Plus tard, lorsque le redoutable Ariel Sharon fut élu, Peres lui offrit ses services. Il réussit à réhabiliter l’image sanglante de Sharon dans le monde.
DANS TOUTE sa longue vie politique, Peres n’a jamais gagné une élection. C’est pourquoi il a décidé de renoncer à la politique de parti pour se présenter à la présidentielle. Sa victoire était assurée, de façon certaine face à un fonctionnaire insignifiant du Likoud comme Moshe Katsav. Le résultat fut encore un affront magistral : le petit Katsav l’emporta face au grand Peres. (Amenant certains à dire : “Si une élection ne peut être perdue, Peres la perdra de toute façon !”)
Mais cette fois les dieux semblent avoir décidé que cela suffisait. Katzav fut accusé du viol de ses secrétaires, la voie était libre pour Peres. Il fut élu.
Depuis lors il est à la fête. Les dieux pleins de remords le couvrent de faveurs. L’opinion publique, qui le détesta pendant des décennies, l’enveloppa de son amour. Les célébrités internationales le consacrèrent comme l’un des grands de ce monde.
Il ne pouvait s’en satisfaire. Avide d’amour toute sa vie, il avalait les flatteries comme un tonneau sans fond. Il parlait sans fin de “paix” et du “nouveau Moyen-Orient” sans absolument rien faire dans ce sens. Même les annonceurs de la télévision souriaient lorsqu’ils citaient ses paroles édifiantes. En réalité il servait de feuille de vigne aux activités ininterrompues d’expansion et de sabotage de la paix de Nétanyahou.

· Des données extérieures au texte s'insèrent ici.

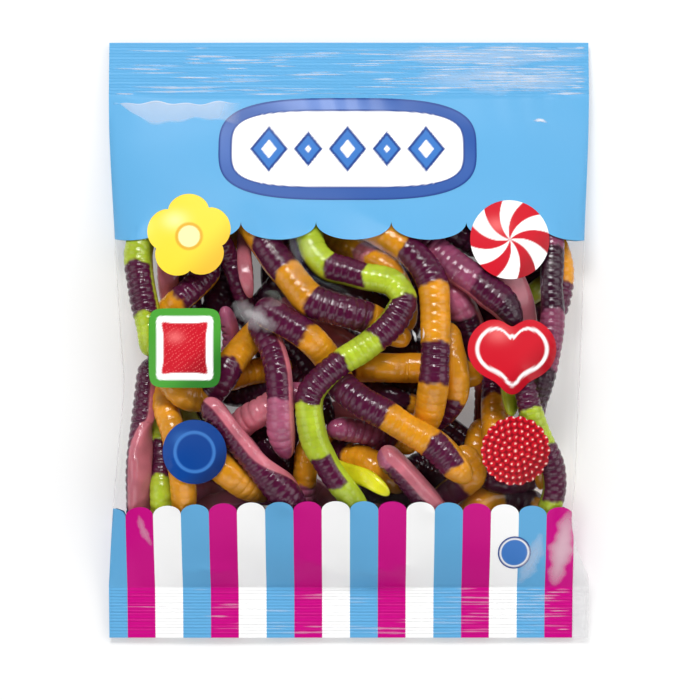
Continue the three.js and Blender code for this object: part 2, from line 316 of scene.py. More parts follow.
# The snakes inside the pile and those that show through the back film are laid by seeded random draws.
MIDDLE_TRIES = 200
BACK_TRIES = 260
RANDOM_KINDS = [("o", "ppopp"), ("g", "ppgpp"), ("k", "pmppm"), ("k", "ddd"), ("p", "ddd"), ("p", "dpd")]
RANDOM_ROLL = (-60, 60)
RANDOM_WIDTH = (10.5, 13.0)
RANDOM_LENGTH = (45.0, 115.0)
RANDOM_STEPS = 6
RANDOM_BEND = 0.35
RANDOM_WANDER = 0.2
RANDOM_REACH = 90.0
PILE_BOTTOM = -98.0
PILE_TOP = 78.0
GAP_MARGIN = 5.0
CLEAR_GAPS = [(-42.5, 27, 7), (-86.5, 27, 4), (54, -33, 8)]


def smooth_line(points, step):
    """Points a step apart on a smooth line through the given points, and the given points' lengths along."""
    points = np.array(points, float)
    padded = np.vstack([2 * points[0] - points[1], points, 2 * points[-1] - points[-2]])
    dense = []
    per_span = 24
    t = np.arange(per_span)[:, None] / per_span
    for a, b, c, d in zip(padded[:-3], padded[1:-2], padded[2:-1], padded[3:]):
        dense.append(b + t / 2 * (c - a + t * (2 * a - 5 * b + 4 * c - d + t * (3 * (b - c) + d - a))))
    dense = np.vstack([*dense, points[-1:]])
    along = np.concatenate([[0], np.cumsum(np.linalg.norm(np.diff(dense, axis=0), axis=1))])
    places = np.linspace(0, along[-1], max(int(along[-1] / step), 4) + 1)
    line = np.stack([np.interp(places, along, dense[:, i]) for i in range(dense.shape[1])], axis=1)
    return line, places, along[::per_span]


LAY_STEP = 1.5
SLOPE_LIMIT = 0.55
HALF_HEIGHT = 5.2
HALF_WIDTH = 6.2
NEST = 0.93
FILM_CLEARANCE = 0.5
BACK_CLEARANCE = 1.3
PRINT_CLEARANCE = 3.5
CLEARANCE_TOP = 44.0
CLEARANCE_BOTTOM = -68.0
CLEARANCE_FADE = 14.0
MOST_OVERLAP = 4.5
MOST_SQUEEZE = 7.0
MOST_BLOCKED = 0.55
VIEW_DEPTH = 7.0


def half_extent(snake):
    """How far a snake reaches above its middle line, for its roll and width."""
    roll = math.radians(snake.roll + snake.twist / 2)
    return math.hypot(HALF_HEIGHT * math.cos(roll), HALF_WIDTH * math.sin(roll)) * snake.width / 13


def limit_slope(heights, step, side):
    """The heights with every rise or fall gentler than SLOPE_LIMIT, on the free side of what they clear."""
    reach = np.arange(len(heights)) * step * SLOPE_LIMIT
    spread = np.abs(reach[:, None] - reach[None, :])
    if side > 0:
        limited = np.min(heights[None, :] + spread, axis=1)
    else:
        limited = np.max(heights[None, :] - spread, axis=1)
    for _ in range(6):
        limited[1:-1] = (limited[:-2] + 2 * limited[1:-1] + limited[2:]) / 4
    return limited


def route_points(snake):
    """A snake's route, moved from the photo's plane to just under the front film."""
    x, y = np.array(snake.route, float).T
    return np.column_stack(seen_at(x, y, ceiling(x, y) - VIEW_DEPTH))


def stacked_heights(line, snake, other_line, other_z, other, side):
    """The heights along a line at which a snake touches another one from its far side."""
    apart = np.linalg.norm(line[:, None] - other_line[None], axis=2)
    beside = NEST * (snake.width + other.width) / 2
    tall = (half_extent(snake) + half_extent(other)) * np.sqrt(np.clip(1 - (apart / beside) ** 2, 0, 1))
    heights = np.where(apart < beside, other_z[None] - side * tall, side * np.inf)
    return heights.min(1) if side > 0 else heights.max(1)


def lay(snake, laid, side):
    """Presses a snake against the front film (side 1) or the back film (side -1), beyond those laid."""
    line, places, _ = smooth_line(route_points(snake), LAY_STEP)
    reach = half_extent(snake)
    lowest = bag_floor(*line.T) + reach + BACK_CLEARANCE
    beyond_window = np.maximum(line[:, 1] - CLEARANCE_TOP, CLEARANCE_BOTTOM - line[:, 1])
    clearance = FILM_CLEARANCE + PRINT_CLEARANCE * smooth_step(beyond_window, 0, CLEARANCE_FADE)
    highest = ceiling(*line.T) - reach - clearance
    limit = highest if side > 0 else lowest
    for other in laid:
        heights = stacked_heights(line, snake, *other, side)
        limit = np.minimum(limit, heights) if side > 0 else np.maximum(limit, heights)
    free = limit_slope(limit, LAY_STEP, side)
    z = np.clip(free, lowest, np.maximum(highest, lowest))
    return line, z, places, np.abs(free - z).max()


def share_blocked(line, z, snake, laid):
    """The share of a snake laid from the back that would press into those laid from the front."""
    press = np.full(len(z), -np.inf)
    for other in laid:
        press = np.maximum(press, z - stacked_heights(line, snake, *other, 1))
    return np.mean(press > MOST_OVERLAP)


def random_snake(draw, middle):
    """A gently curved snake about a place in the pile, clear of the gaps that light shows through."""
    for _ in range(60):
        length = draw.uniform(*RANDOM_LENGTH)
        start = draw.uniform(0, 2 * math.pi)
        bend = draw.uniform(-RANDOM_BEND, RANDOM_BEND)
        wander = draw.uniform(-RANDOM_WANDER, RANDOM_WANDER, RANDOM_STEPS)
        heading = start + np.cumsum(bend + wander)
        steps = np.column_stack([np.cos(heading), np.sin(heading)]) * length / RANDOM_STEPS
        points = np.vstack([[0, 0], np.cumsum(steps, axis=0)])
        points += np.array(middle) - points[RANDOM_STEPS // 2] + draw.uniform(-4, 4, 2)
        xs, ys = points.T
        is_inside = np.all(np.abs(share_across(xs, ys)) < 0.88) and np.all(np.abs(xs) < RANDOM_REACH)
        is_inside &= bool(np.all((ys > PILE_BOTTOM) & (ys < PILE_TOP)))
        line = smooth_line(points, 4.0)[0]
        from_gaps = [np.linalg.norm(line - (x, y), axis=1).min() - size for x, y, size in CLEAR_GAPS]
        if is_inside and min(from_gaps) > GAP_MARGIN:
            break
    else:
        return None
    base, bands = RANDOM_KINDS[draw.integers(len(RANDOM_KINDS))]
    bands = "".join(bands[i % len(bands)] for i in range(len(points)))
    return Snake(base, draw.uniform(*RANDOM_ROLL), draw.uniform(*RANDOM_WIDTH), bands, points.tolist())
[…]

Le summum a été atteint ce mardi. Assis aux côtés de Nétanyahou, Peres a fêté ses 90 ans (deux mois avant la date effective), entouré d’une pléthore de célébrités nationales et internationales, jouissant de leur prestige comme un adolescent. Cela a coûté cher – Bill Clinton à lui seul a reçu un million de dollars pour y assister. Après toutes les cruautés qu’ils lui ont fait subir pendant toute sa vie, les dieux ont ri avec bienveillance.